Quando, no início de 2010, recebi o convite para ser autor de coluna semanal, inventei desafio secreto: nunca escreveria sobre falta de assunto. Por incrível que pareça, não foi difícil. Tenho ainda muitas ideias para próximos textos, novidades brilhantes que precisam ser mais conhecidas. Poderia ficar por aqui pelo resto da vida, com a mesma animação. Já repeti várias vezes: o Brasil e o mundo não se cansam de me surpreender. Quero fortalecer as boas surpresas, não por otimismo ingênuo, mas por resistência, lutando para o mundo não ser carregado apenas por aquilo que é ruim (ou pela “crítica fácil dos que julgam a existência à medida de suas limitações” – palavras de Paulo A. E Borges).
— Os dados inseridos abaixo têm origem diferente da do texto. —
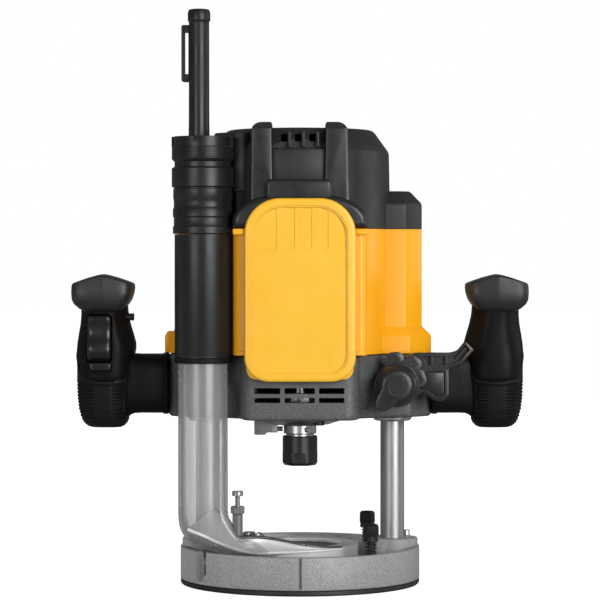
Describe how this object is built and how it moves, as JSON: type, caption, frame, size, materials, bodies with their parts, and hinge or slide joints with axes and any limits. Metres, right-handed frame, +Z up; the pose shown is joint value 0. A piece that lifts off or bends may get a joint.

Outra afirmação recorrente nos meus textos: hoje nosso problema maior é a abundância e não a escassez. Abundância de coisas ruins e boas. Abundância mesmo de problemas, cada vez mais complexos, de difícil resolução. Mas abundância também de imaginação e invenção de soluções – tecnológicas, artísticas, políticas. Prefiro – “é da minha natureza”, como disse Dom Juan, o mestre de Castaneda – estudar e divulgar sugestões de soluções, talvez por tanta gente já prestar mais atenção – necessária, é claro – nos impasses, ou no que precisa ter fim. Tenho mais afinidade com aquilo que ainda é começo, possibilidade afirmativa de melhorar a vida pública e geral.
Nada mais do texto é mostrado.